-- Instructions for the task --
Can you transcribe every record below exactly as it appears?

(Records)
================
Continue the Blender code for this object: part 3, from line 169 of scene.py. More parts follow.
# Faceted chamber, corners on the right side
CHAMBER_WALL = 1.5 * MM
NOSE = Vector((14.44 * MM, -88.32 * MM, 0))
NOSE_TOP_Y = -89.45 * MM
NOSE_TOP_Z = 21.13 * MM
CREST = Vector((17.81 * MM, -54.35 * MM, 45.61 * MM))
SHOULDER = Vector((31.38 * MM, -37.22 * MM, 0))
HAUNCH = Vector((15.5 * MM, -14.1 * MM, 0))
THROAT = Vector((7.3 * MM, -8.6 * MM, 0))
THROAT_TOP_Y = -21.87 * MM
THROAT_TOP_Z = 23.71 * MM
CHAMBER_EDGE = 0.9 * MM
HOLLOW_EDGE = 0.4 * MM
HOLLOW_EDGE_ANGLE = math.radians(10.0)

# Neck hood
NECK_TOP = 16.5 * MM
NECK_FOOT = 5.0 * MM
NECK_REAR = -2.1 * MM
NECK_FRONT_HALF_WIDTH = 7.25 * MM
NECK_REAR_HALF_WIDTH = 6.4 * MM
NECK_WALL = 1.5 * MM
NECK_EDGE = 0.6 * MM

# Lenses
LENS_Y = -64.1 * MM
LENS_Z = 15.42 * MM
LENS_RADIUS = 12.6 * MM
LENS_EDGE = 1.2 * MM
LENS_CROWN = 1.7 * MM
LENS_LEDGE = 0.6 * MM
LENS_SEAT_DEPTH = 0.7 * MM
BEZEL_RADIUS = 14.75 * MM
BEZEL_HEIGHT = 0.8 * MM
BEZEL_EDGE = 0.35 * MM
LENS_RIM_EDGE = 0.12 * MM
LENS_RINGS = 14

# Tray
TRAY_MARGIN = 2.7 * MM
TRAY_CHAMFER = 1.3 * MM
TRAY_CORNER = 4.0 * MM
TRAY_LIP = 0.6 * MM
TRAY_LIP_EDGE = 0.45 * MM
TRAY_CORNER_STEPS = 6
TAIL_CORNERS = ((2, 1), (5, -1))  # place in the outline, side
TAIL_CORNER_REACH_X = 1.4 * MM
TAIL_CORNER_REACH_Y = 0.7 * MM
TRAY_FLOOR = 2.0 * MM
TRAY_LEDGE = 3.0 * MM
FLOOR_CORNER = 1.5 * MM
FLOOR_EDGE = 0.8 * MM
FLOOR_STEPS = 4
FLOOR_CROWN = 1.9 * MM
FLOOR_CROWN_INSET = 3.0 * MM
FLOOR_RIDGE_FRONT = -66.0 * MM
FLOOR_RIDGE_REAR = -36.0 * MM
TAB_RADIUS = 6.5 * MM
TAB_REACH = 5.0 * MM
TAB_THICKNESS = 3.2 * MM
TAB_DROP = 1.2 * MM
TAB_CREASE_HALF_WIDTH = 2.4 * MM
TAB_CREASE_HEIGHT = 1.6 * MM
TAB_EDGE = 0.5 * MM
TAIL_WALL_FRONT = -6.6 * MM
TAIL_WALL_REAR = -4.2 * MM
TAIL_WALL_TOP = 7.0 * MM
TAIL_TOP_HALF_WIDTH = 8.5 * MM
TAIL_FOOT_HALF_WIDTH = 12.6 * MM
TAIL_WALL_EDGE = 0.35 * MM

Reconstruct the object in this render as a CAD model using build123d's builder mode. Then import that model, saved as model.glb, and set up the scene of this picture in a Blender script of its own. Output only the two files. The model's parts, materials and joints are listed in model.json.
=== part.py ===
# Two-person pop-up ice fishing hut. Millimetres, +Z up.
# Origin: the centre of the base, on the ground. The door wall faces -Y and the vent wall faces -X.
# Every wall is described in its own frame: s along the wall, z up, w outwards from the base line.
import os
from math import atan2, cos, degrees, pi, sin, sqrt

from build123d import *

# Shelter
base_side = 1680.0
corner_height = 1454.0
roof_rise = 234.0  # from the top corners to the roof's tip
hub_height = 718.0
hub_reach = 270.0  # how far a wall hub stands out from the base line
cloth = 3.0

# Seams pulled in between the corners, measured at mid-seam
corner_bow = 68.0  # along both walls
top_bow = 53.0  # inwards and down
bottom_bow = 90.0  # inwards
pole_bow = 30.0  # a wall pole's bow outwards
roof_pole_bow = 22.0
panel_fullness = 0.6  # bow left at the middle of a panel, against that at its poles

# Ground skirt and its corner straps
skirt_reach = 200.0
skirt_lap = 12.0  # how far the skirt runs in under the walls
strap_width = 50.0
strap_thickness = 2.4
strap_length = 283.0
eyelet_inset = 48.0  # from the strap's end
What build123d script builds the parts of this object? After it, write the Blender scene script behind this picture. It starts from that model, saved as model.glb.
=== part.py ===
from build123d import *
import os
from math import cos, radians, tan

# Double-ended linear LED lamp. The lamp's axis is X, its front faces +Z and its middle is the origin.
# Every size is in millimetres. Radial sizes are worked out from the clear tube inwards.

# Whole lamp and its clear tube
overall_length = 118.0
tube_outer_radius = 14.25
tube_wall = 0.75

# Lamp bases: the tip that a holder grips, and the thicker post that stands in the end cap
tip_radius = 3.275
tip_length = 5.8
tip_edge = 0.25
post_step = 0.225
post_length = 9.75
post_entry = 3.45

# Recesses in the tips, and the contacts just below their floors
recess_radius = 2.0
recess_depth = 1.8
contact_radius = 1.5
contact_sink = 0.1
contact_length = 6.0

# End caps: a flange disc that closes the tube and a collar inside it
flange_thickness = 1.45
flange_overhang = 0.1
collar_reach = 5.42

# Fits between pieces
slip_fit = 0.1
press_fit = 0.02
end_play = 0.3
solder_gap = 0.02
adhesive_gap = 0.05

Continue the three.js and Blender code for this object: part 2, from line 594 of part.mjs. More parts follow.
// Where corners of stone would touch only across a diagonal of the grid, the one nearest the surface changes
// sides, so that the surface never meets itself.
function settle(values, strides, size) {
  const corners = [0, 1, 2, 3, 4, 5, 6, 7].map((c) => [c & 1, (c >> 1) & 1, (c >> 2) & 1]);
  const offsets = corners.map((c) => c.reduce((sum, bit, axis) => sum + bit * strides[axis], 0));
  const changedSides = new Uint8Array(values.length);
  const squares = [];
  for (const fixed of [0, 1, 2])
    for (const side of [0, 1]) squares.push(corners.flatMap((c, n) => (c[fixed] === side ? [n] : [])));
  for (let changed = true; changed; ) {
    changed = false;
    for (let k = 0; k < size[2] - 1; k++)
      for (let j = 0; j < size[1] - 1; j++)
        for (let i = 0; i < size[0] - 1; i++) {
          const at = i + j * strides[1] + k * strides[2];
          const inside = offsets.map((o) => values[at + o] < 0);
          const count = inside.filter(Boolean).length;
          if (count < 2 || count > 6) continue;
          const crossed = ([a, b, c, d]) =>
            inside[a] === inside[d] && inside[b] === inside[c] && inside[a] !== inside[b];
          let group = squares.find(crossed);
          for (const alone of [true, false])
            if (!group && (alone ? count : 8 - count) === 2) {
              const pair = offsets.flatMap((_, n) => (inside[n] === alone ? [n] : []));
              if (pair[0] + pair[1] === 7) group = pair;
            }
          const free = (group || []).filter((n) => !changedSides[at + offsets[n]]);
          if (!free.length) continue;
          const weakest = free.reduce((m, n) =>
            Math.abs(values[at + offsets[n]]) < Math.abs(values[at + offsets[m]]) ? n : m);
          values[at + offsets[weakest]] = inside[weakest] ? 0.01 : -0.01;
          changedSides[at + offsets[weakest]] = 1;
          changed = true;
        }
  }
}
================
-- Response below --
Continue the Blender code for this object: part 3, from line 169 of scene.py. More parts follow.
# Faceted chamber, corners on the right side
CHAMBER_WALL = 1.5 * MM
NOSE = Vector((14.44 * MM, -88.32 * MM, 0))
NOSE_TOP_Y = -89.45 * MM
NOSE_TOP_Z = 21.13 * MM
CREST = Vector((17.81 * MM, -54.35 * MM, 45.61 * MM))
SHOULDER = Vector((31.38 * MM, -37.22 * MM, 0))
HAUNCH = Vector((15.5 * MM, -14.1 * MM, 0))
THROAT = Vector((7.3 * MM, -8.6 * MM, 0))
THROAT_TOP_Y = -21.87 * MM
THROAT_TOP_Z = 23.71 * MM
CHAMBER_EDGE = 0.9 * MM
HOLLOW_EDGE = 0.4 * MM
HOLLOW_EDGE_ANGLE = math.radians(10.0)

# Neck hood
NECK_TOP = 16.5 * MM
NECK_FOOT = 5.0 * MM
NECK_REAR = -2.1 * MM
NECK_FRONT_HALF_WIDTH = 7.25 * MM
NECK_REAR_HALF_WIDTH = 6.4 * MM
NECK_WALL = 1.5 * MM
NECK_EDGE = 0.6 * MM

# Lenses
LENS_Y = -64.1 * MM
LENS_Z = 15.42 * MM
LENS_RADIUS = 12.6 * MM
LENS_EDGE = 1.2 * MM
LENS_CROWN = 1.7 * MM
LENS_LEDGE = 0.6 * MM
LENS_SEAT_DEPTH = 0.7 * MM
BEZEL_RADIUS = 14.75 * MM
BEZEL_HEIGHT = 0.8 * MM
BEZEL_EDGE = 0.35 * MM
LENS_RIM_EDGE = 0.12 * MM
LENS_RINGS = 14

# Tray
TRAY_MARGIN = 2.7 * MM
TRAY_CHAMFER = 1.3 * MM
TRAY_CORNER = 4.0 * MM
TRAY_LIP = 0.6 * MM
TRAY_LIP_EDGE = 0.45 * MM
TRAY_CORNER_STEPS = 6
TAIL_CORNERS = ((2, 1), (5, -1))  # place in the outline, side
TAIL_CORNER_REACH_X = 1.4 * MM
TAIL_CORNER_REACH_Y = 0.7 * MM
TRAY_FLOOR = 2.0 * MM
TRAY_LEDGE = 3.0 * MM
FLOOR_CORNER = 1.5 * MM
FLOOR_EDGE = 0.8 * MM
FLOOR_STEPS = 4
FLOOR_CROWN = 1.9 * MM
FLOOR_CROWN_INSET = 3.0 * MM
FLOOR_RIDGE_FRONT = -66.0 * MM
FLOOR_RIDGE_REAR = -36.0 * MM
TAB_RADIUS = 6.5 * MM
TAB_REACH = 5.0 * MM
TAB_THICKNESS = 3.2 * MM
TAB_DROP = 1.2 * MM
TAB_CREASE_HALF_WIDTH = 2.4 * MM
TAB_CREASE_HEIGHT = 1.6 * MM
TAB_EDGE = 0.5 * MM
TAIL_WALL_FRONT = -6.6 * MM
TAIL_WALL_REAR = -4.2 * MM
TAIL_WALL_TOP = 7.0 * MM
TAIL_TOP_HALF_WIDTH = 8.5 * MM
TAIL_FOOT_HALF_WIDTH = 12.6 * MM
TAIL_WALL_EDGE = 0.35 * MM

Reconstruct the object in this render as a CAD model using build123d's builder mode. Then import that model, saved as model.glb, and set up the scene of this picture in a Blender script of its own. Output only the two files. The model's parts, materials and joints are listed in model.json.
=== part.py ===
# Two-person pop-up ice fishing hut. Millimetres, +Z up.
# Origin: the centre of the base, on the ground. The door wall faces -Y and the vent wall faces -X.
# Every wall is described in its own frame: s along the wall, z up, w outwards from the base line.
import os
from math import atan2, cos, degrees, pi, sin, sqrt

from build123d import *

# Shelter
base_side = 1680.0
corner_height = 1454.0
roof_rise = 234.0  # from the top corners to the roof's tip
hub_height = 718.0
hub_reach = 270.0  # how far a wall hub stands out from the base line
cloth = 3.0

# Seams pulled in between the corners, measured at mid-seam
corner_bow = 68.0  # along both walls
top_bow = 53.0  # inwards and down
bottom_bow = 90.0  # inwards
pole_bow = 30.0  # a wall pole's bow outwards
roof_pole_bow = 22.0
panel_fullness = 0.6  # bow left at the middle of a panel, against that at its poles

# Ground skirt and its corner straps
skirt_reach = 200.0
skirt_lap = 12.0  # how far the skirt runs in under the walls
strap_width = 50.0
strap_thickness = 2.4
strap_length = 283.0
eyelet_inset = 48.0  # from the strap's end
What build123d script builds the parts of this object? After it, write the Blender scene script behind this picture. It starts from that model, saved as model.glb.
=== part.py ===
from build123d import *
import os
from math import cos, radians, tan

# Double-ended linear LED lamp. The lamp's axis is X, its front faces +Z and its middle is the origin.
# Every size is in millimetres. Radial sizes are worked out from the clear tube inwards.

# Whole lamp and its clear tube
overall_length = 118.0
tube_outer_radius = 14.25
tube_wall = 0.75

# Lamp bases: the tip that a holder grips, and the thicker post that stands in the end cap
tip_radius = 3.275
tip_length = 5.8
tip_edge = 0.25
post_step = 0.225
post_length = 9.75
post_entry = 3.45

# Recesses in the tips, and the contacts just below their floors
recess_radius = 2.0
recess_depth = 1.8
contact_radius = 1.5
contact_sink = 0.1
contact_length = 6.0

# End caps: a flange disc that closes the tube and a collar inside it
flange_thickness = 1.45
flange_overhang = 0.1
collar_reach = 5.42

# Fits between pieces
slip_fit = 0.1
press_fit = 0.02
end_play = 0.3
solder_gap = 0.02
adhesive_gap = 0.05

Continue the three.js and Blender code for this object: part 2, from line 594 of part.mjs. More parts follow.
// Where corners of stone would touch only across a diagonal of the grid, the one nearest the surface changes
// sides, so that the surface never meets itself.
function settle(values, strides, size) {
  const corners = [0, 1, 2, 3, 4, 5, 6, 7].map((c) => [c & 1, (c >> 1) & 1, (c >> 2) & 1]);
  const offsets = corners.map((c) => c.reduce((sum, bit, axis) => sum + bit * strides[axis], 0));
  const changedSides = new Uint8Array(values.length);
  const squares = [];
  for (const fixed of [0, 1, 2])
    for (const side of [0, 1]) squares.push(corners.flatMap((c, n) => (c[fixed] === side ? [n] : [])));
  for (let changed = true; changed; ) {
    changed = false;
    for (let k = 0; k < size[2] - 1; k++)
      for (let j = 0; j < size[1] - 1; j++)
        for (let i = 0; i < size[0] - 1; i++) {
          const at = i + j * strides[1] + k * strides[2];
          const inside = offsets.map((o) => values[at + o] < 0);
          const count = inside.filter(Boolean).length;
          if (count < 2 || count > 6) continue;
          const crossed = ([a, b, c, d]) =>
            inside[a] === inside[d] && inside[b] === inside[c] && inside[a] !== inside[b];
          let group = squares.find(crossed);
          for (const alone of [true, false])
            if (!group && (alone ? count : 8 - count) === 2) {
              const pair = offsets.flatMap((_, n) => (inside[n] === alone ? [n] : []));
              if (pair[0] + pair[1] === 7) group = pair;
            }
          const free = (group || []).filter((n) => !changedSides[at + offsets[n]]);
          if (!free.length) continue;
          const weakest = free.reduce((m, n) =>
            Math.abs(values[at + offsets[n]]) < Math.abs(values[at + offsets[m]]) ? n : m);
          values[at + offsets[weakest]] = inside[weakest] ? 0.01 : -0.01;
          changedSides[at + offsets[weakest]] = 1;
          changed = true;
        }
  }
}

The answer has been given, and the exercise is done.